No, pigs aren't flying yet, but according to an account in the British paper The Guardian, scientists are working on a way to make domestic pigs resistant to African swine fever, a highly contagious ailment that requires slaughtering of infected animals. In Poland this summer, there have been outbreaks of this disease, and at least 6,000 animals are scheduled to be killed. Obviously, this is a big problem for pig farmers especially poor ones (and of course for all consumers, as the costs will be passed on to shoppers).
The technique to make the pigs resistant involves a gene from African warthogs, close relatives of the domestic varieties. Warthogs are naturally resistant to African swine fever. By flipping a gene in fertilized eggs from domestic pigs, the experimental animals will have a gene more like that of the wild pigs.
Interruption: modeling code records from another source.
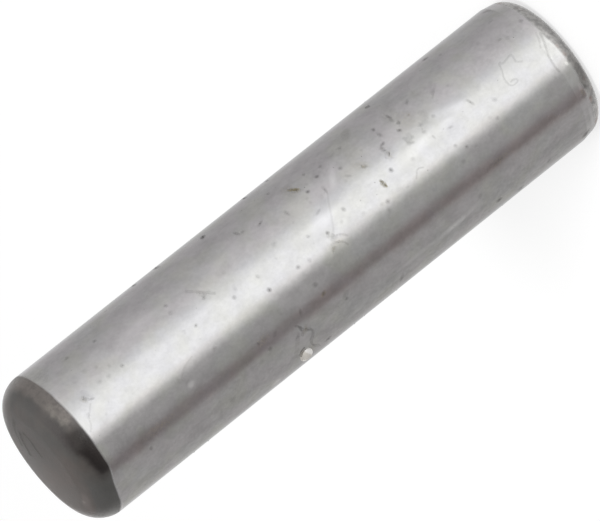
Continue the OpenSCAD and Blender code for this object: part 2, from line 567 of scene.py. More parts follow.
# The low ring as the lead's taper mirrors it: the rises and bearings where it is swung round, and
# by how many degrees.
LEAD_RISES = (-620, -420, 50)
LEAD_SIDE = (25, 110, 15)
LEAD_SWING = 9

# The bearings between which the studio passes behind the pin, the rises of the bright panel there,
# and how much brighter it is.
BEHIND = (128, 165)
BACKLIGHT_RISES = (-180, 180, 80)
BACKLIGHT_GAIN = 3.2

# The steep panels under the level: how much brighter they are all round and how much more behind
# the pin, the rises between which they end, and those between which the part behind the pin ends
# further down.
STEEP_GAIN = 0.12
UNDER_GAIN = 1.5
STEEP_ENDS = (-520, -380)
UNDER_ENDS = (-900, -650)


# ----------------------------------------------------------------------------------------------
# Settings
# ----------------------------------------------------------------------------------------------


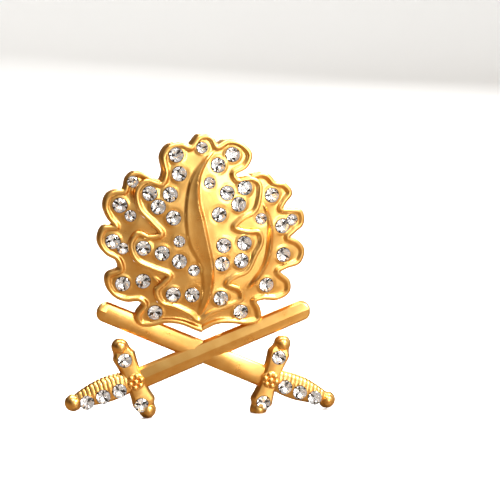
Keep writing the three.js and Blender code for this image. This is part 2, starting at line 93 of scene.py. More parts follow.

Then the altered eggs are transferred back to the mother pig and are gestated and born normally.
Genetically altered piglets have been born, and are ready to be tested for swine fever resistance. If the technique is successful, it will be applied more widely and should be instrumental in wiping out the disease.
ACSH s Dr. Ruth Kava commented This would be a real bonanza for both farmers and consumers, as one might imagine that less economic burden to farmers should result in lower food prices to consumers. And since there are no viruses used to carry genes and no transfers from unrelated species, there is virtually nothing for anti-GMOers to complain about. We hope the testing phase is successful and the technique can be widely applied soon.